# start of Provided material
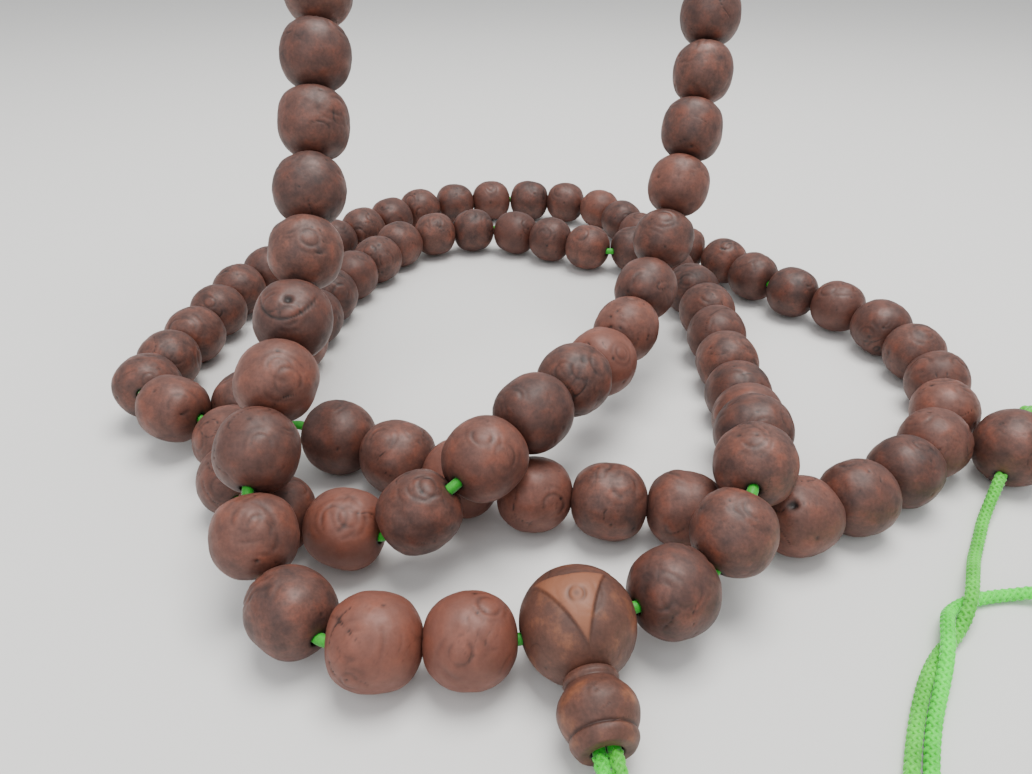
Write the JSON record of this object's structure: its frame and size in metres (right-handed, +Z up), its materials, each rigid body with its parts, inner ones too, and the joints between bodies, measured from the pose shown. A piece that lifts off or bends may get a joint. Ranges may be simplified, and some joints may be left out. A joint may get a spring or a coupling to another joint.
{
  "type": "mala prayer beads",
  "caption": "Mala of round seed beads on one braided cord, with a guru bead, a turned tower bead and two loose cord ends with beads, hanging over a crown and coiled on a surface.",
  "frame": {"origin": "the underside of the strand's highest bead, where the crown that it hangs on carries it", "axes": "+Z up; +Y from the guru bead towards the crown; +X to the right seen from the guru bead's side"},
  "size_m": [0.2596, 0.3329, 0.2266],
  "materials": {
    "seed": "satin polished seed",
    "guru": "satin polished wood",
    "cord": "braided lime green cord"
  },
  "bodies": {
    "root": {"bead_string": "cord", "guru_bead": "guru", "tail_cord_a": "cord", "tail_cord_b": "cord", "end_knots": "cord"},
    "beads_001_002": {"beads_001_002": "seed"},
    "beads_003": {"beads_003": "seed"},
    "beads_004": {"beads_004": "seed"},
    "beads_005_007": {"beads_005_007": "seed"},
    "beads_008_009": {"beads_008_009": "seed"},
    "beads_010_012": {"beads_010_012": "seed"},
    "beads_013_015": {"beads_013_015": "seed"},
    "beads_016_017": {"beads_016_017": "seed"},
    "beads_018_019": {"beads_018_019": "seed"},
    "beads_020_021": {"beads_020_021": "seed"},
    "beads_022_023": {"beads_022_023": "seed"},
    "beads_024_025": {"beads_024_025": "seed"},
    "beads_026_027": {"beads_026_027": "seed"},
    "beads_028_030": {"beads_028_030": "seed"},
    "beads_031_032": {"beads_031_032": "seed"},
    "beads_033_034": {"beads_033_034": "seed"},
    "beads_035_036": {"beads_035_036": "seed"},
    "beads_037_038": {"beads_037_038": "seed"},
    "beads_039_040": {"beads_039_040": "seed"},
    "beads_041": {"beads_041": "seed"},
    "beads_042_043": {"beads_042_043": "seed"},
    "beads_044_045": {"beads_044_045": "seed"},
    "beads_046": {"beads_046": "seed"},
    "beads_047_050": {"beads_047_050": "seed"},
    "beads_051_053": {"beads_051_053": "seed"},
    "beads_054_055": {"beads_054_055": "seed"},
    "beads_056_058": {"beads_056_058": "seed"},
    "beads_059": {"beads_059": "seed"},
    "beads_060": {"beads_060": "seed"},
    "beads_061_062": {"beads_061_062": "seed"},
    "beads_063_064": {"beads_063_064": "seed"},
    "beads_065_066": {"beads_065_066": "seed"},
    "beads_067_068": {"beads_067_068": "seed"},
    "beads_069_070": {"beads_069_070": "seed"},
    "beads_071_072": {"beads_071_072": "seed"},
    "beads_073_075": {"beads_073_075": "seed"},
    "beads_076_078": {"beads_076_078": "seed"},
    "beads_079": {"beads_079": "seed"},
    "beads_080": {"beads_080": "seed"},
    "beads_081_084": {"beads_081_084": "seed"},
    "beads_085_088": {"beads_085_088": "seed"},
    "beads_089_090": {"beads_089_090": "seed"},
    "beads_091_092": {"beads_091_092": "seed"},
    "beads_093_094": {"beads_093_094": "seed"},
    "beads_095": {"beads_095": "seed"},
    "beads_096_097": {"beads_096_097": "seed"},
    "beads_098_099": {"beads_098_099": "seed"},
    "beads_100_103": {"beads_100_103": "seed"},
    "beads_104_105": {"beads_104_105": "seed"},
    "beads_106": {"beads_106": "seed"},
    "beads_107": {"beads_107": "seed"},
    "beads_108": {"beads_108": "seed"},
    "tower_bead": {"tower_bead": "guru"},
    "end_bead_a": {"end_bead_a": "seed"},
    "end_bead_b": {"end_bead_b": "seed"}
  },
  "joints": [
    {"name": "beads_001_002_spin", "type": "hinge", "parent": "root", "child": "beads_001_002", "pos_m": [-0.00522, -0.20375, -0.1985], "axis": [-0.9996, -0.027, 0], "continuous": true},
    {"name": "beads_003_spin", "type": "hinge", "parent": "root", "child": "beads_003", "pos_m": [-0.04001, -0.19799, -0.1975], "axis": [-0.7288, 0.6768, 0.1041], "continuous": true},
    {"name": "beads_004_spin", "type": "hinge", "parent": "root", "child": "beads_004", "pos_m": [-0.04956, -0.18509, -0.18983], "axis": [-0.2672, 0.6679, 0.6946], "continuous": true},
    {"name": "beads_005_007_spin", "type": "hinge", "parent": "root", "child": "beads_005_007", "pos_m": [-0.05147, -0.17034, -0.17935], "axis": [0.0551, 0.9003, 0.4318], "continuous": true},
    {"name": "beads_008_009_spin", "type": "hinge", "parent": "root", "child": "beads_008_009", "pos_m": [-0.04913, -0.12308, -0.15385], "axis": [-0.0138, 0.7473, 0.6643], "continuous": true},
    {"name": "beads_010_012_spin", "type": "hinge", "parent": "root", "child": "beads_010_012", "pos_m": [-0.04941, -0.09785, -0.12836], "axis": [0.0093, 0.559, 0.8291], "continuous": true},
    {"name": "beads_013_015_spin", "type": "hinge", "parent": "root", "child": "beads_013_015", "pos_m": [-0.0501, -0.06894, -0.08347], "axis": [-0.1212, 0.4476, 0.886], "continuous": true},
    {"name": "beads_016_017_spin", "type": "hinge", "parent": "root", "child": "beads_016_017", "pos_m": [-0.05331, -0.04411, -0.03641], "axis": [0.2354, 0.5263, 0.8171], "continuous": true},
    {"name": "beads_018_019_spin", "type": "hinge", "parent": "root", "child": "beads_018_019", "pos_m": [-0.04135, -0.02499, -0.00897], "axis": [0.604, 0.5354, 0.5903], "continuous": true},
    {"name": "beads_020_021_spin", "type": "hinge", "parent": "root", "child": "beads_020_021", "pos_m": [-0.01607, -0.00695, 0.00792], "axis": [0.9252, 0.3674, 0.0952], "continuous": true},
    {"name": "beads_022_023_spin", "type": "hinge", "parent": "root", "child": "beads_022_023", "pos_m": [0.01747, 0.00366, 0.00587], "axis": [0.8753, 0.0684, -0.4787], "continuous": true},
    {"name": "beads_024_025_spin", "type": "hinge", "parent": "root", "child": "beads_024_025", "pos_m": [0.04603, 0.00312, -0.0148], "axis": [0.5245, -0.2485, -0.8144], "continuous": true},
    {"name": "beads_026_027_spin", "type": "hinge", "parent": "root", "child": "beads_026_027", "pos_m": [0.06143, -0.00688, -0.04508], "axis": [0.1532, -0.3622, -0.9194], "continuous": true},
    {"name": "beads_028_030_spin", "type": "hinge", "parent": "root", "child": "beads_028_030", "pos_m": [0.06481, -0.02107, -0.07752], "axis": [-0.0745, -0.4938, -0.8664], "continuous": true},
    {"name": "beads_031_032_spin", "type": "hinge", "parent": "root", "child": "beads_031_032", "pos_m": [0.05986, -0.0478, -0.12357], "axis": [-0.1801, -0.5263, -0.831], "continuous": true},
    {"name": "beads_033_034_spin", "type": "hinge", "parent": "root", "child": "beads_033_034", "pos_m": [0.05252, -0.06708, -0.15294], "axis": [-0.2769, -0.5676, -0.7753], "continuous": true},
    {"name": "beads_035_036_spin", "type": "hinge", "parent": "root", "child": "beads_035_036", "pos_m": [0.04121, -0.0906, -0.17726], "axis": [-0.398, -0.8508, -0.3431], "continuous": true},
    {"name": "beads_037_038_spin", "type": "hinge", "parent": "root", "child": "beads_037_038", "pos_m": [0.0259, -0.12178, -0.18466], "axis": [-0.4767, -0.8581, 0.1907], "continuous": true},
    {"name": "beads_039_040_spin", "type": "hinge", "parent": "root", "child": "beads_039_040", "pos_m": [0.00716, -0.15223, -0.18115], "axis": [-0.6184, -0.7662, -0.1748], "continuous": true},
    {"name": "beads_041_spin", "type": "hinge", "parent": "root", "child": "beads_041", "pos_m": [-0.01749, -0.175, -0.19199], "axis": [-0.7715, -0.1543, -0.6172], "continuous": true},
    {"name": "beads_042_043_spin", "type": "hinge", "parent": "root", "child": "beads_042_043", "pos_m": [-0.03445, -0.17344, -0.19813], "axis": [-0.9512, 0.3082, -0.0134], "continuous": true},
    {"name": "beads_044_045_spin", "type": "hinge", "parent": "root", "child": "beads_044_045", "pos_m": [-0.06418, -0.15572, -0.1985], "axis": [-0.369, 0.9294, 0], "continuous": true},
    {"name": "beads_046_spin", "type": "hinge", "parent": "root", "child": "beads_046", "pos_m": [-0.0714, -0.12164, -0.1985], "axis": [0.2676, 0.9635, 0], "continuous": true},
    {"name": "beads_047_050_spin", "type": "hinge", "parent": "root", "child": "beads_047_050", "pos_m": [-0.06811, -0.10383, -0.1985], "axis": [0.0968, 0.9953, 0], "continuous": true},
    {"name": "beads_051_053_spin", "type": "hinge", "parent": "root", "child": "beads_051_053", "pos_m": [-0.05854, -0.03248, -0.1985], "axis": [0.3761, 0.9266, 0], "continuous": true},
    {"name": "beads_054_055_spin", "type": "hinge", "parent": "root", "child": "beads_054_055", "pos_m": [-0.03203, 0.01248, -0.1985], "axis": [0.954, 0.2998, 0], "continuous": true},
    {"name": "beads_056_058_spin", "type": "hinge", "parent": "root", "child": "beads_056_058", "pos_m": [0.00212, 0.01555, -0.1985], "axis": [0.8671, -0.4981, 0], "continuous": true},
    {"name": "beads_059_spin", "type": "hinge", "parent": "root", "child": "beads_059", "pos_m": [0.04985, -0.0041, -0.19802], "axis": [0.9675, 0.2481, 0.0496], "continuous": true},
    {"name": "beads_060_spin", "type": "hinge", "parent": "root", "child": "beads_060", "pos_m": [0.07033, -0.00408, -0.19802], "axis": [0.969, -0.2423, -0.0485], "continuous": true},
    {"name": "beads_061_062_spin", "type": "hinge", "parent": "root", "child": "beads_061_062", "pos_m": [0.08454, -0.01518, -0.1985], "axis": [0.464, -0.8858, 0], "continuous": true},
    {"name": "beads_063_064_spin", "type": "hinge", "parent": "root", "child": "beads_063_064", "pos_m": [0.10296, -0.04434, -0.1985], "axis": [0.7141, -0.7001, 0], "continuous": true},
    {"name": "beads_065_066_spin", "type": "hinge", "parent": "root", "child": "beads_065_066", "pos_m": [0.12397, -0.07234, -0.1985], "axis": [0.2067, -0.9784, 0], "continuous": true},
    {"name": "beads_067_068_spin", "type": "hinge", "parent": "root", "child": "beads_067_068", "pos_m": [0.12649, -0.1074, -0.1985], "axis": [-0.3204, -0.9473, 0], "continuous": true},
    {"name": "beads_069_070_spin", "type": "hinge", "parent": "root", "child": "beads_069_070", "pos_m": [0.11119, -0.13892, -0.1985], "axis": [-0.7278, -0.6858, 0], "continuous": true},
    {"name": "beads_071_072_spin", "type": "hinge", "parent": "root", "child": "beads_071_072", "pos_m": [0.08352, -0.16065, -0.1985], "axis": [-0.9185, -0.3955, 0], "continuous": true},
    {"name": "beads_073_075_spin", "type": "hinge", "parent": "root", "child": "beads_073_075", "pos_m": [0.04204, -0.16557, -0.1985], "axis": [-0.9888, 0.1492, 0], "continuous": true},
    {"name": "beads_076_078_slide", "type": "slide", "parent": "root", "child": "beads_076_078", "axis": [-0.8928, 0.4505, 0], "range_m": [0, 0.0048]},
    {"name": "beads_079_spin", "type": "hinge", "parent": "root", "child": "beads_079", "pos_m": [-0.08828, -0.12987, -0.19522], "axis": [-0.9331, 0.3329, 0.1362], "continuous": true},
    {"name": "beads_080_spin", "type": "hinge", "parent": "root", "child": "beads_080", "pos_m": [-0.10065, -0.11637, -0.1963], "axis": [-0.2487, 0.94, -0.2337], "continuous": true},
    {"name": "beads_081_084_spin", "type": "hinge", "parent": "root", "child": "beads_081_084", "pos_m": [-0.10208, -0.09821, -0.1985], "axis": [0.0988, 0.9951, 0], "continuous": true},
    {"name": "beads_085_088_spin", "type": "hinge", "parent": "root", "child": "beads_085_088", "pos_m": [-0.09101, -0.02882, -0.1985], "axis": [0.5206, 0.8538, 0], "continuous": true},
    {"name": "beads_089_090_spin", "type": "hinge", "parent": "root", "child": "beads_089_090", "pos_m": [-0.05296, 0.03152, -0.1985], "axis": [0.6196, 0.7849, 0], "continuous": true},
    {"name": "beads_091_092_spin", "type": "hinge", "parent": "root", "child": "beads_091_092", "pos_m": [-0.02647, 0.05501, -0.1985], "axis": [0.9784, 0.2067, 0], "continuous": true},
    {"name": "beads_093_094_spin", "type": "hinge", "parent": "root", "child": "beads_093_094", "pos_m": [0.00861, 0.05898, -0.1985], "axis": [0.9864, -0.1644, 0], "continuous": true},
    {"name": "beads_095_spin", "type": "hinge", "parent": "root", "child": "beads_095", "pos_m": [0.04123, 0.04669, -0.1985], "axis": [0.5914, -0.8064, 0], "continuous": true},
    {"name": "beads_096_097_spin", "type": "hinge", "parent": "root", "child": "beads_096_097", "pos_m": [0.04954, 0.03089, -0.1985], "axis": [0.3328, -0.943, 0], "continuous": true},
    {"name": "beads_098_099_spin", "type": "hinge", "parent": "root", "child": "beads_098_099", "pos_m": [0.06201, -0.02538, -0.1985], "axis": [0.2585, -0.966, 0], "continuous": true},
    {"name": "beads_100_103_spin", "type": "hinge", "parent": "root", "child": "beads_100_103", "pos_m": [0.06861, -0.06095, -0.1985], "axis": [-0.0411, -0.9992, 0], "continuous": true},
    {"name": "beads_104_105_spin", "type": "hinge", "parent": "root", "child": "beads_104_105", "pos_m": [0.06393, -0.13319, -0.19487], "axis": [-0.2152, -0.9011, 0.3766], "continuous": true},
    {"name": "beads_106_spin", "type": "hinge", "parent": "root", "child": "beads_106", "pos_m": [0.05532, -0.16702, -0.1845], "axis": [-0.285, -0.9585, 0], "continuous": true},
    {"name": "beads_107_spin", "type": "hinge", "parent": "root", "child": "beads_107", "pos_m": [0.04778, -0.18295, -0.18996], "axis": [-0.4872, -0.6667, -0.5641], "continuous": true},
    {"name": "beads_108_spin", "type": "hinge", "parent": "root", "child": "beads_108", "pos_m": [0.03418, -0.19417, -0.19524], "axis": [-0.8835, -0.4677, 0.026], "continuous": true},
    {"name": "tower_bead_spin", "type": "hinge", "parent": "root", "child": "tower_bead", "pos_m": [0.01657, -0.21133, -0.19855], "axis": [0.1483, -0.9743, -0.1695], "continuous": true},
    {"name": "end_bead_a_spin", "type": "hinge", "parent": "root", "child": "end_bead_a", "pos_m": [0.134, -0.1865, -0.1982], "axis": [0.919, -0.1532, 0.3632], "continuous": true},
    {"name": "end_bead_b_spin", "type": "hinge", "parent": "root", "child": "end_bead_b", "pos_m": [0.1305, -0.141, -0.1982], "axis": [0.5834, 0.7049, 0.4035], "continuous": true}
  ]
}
# end of Provided material
Find the lines containing "joints" and list every one of them.

Write the JSON record of this object's structure: its frame and size in metres (right-handed, +Z up), its materials, each rigid body with its parts, inner ones too, and the joints between bodies, measured from the pose shown. A piece that lifts off or bends may get a joint. Ranges may be simplified, and some joints may be left out. A joint may get a spring or a coupling to another joint.
  "joints": [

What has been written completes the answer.